Structure and physical properties of ternary rare-earth cobalt bismuth intermetallics (RE)12Co5Bi (RE = Y, Gd, Tb, Dy, Ho, Er, Tm)

The rare-earth intermetallic compounds (RE)(12)Co5Bi (RE = Y, Gd, Tb, Dy, Ho, Er, Tm) were prepared by arc-melting and annealing at 600 degrees C. These compounds extend the previously known (RE)(6)M2+xX1-x (M = Co, Ni; X = Ga, In, Sn, Pb) series with the Ho6Co2Ga-type structure to X = Bi. The crystal structure of Ho12Co5Bi was refined by the Rietveld method from powder X-ray diffraction data obtained using synchrotron radiation (Pearson symbol ol36, orthorhombic, space group Immm, Z = 2, a = 9.37598(14) angstrom, b = 9.37871(14) angstrom, c = 9.85465(13) angstrom). Unlike other Ho6Co2Ga-type compounds, the 2a site in Ho12Co5Bi is exclusively occupied by Co atoms. Four-probe electrical resistivity measurements on sintered polycrystalline samples of (RE)(12)Co5Bi indicated metallic behavior.
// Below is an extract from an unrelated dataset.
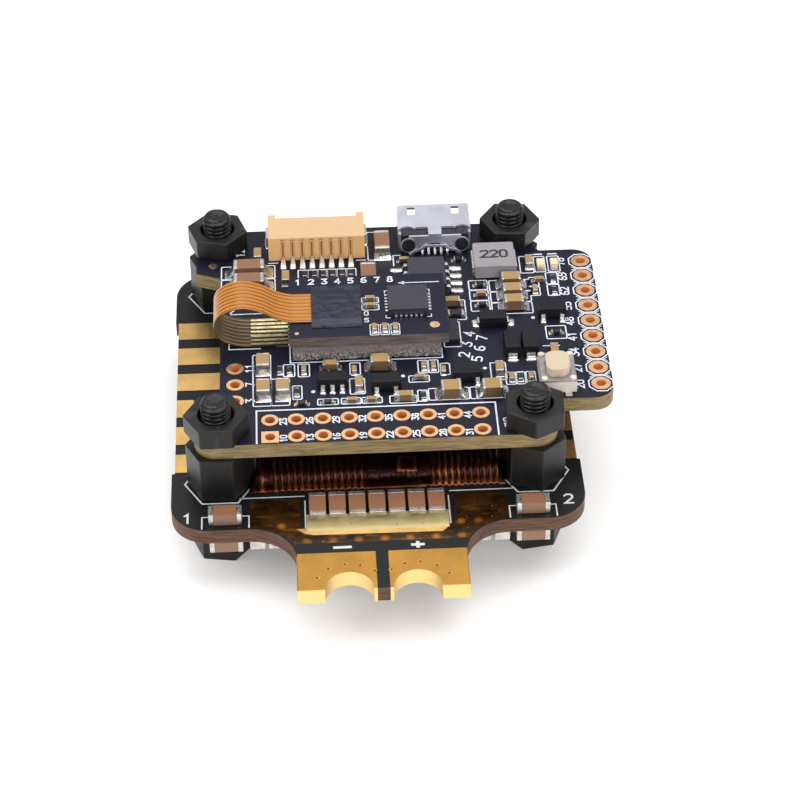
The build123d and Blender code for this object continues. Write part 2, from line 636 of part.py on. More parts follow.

Magnetic measurements revealed behavior ranging from frequency-dependent maxima in the ac susceptibility for Y12Co5Bi to possible ferrimagnetic ordering for Gd12Co5Bi to antiferromagnetic ordering with metamagnetic transitions for the remaining compounds. As confirmed by band structure calculations using Y12Co5Bi as a model compound, Y-Y and Y-Co interactions are the most important bonding components, but matrix effects are likely responsible for anomalously short Co-Co contacts in the structure.